Make a index to support the desired types of search and have a web site that facilitates user with querying that index. Keep that index up-to-date.

Approach to building the index
  1. For each institution
    1. Get a list of all URIs of interest for that institution
  2. For each URI
    1. Get the linked data RDF for the URI
    2. Build a Solr index "document" using the RDF statements for which that URI is the subject; subsequent request obtain additional data for related objects based on VIVO's linked data harvesting patterns, that will add to the index a person's title(s) from their position(s) and other data from their VIVO page (real or virtual, if from another system) that would normally be indexed with that person in VIVO's internal search
      • TODO: what governs the follow-on linked data requests, and do the results from what is harvested into a local VIVO search?
    3. Add the document to the Solr index

Notes

Approach to keeping the index up-to-date
  1. For each institution
    1. Get a list of URIs that have been modified, based on the last modified date for that URI in the source system's internal VIVO search index
  2. For each URI
    1. Calculate what individuals are affected by this modification
    2. Add to update list
  3. For each URI in update list
    1. Get the linked data RDF for the URI
    2. Build a document using that data
    3. Add the document to the Solr index

Notes

Alternatives Approaches

 TODO: what other approaches are there?

Technology Choices
  1. There are some parts of the technology stack that are suggested by the goal of indexing data from VIVO. 
  2. In general we would go with Solr for the search index because of we have experience with it, because of its documentation, because of it distributed features and because it is mature.
  3. As of 2012 vivosearch.org uses Drupal and solrsearch javascript libraries.
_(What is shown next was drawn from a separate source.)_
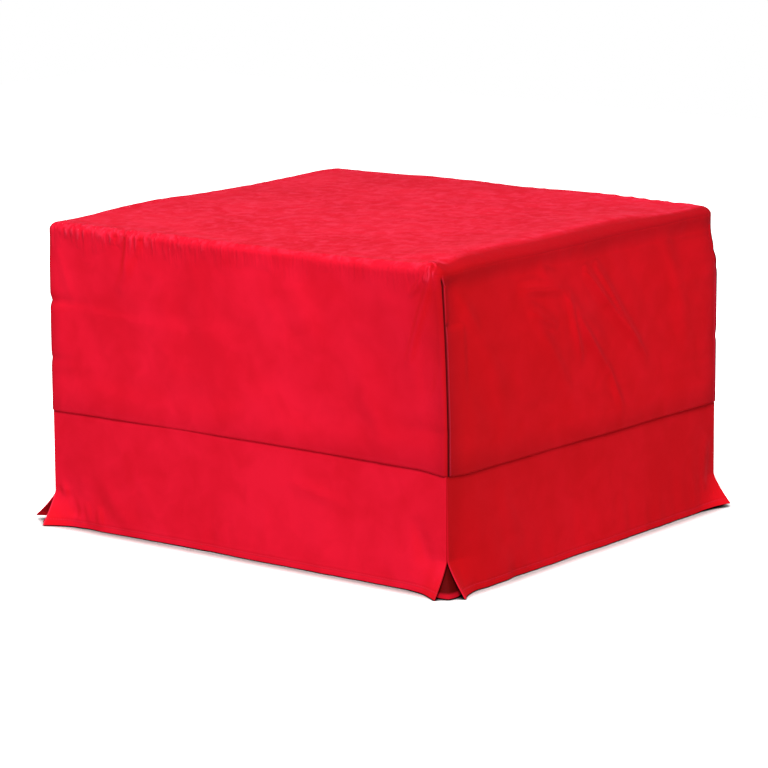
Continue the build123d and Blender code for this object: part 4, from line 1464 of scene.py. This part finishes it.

The js libraries allow the development of the search UI with only client side interaction ( https://github.com/evolvingweb/ajax-solr ).
  4. In order to scale the process out we were planing to use Hadoop to manage parallel tasks and to run the indexing jobs on a set VMs setup as Hadoop nodes.

Notes

Technology Alternatives

  1. We could use a different index software other than Solr. 
  2. What the the alternatives to Hadoop?  
  3. Serving the web site could be done with just about any system that allows interaction with Solr.  
Index Updates
  1. Once an index was created how would it be updated?
    1. Rebuild the whole index?
    2. Get a list of modified individuals from each site and only reindex them?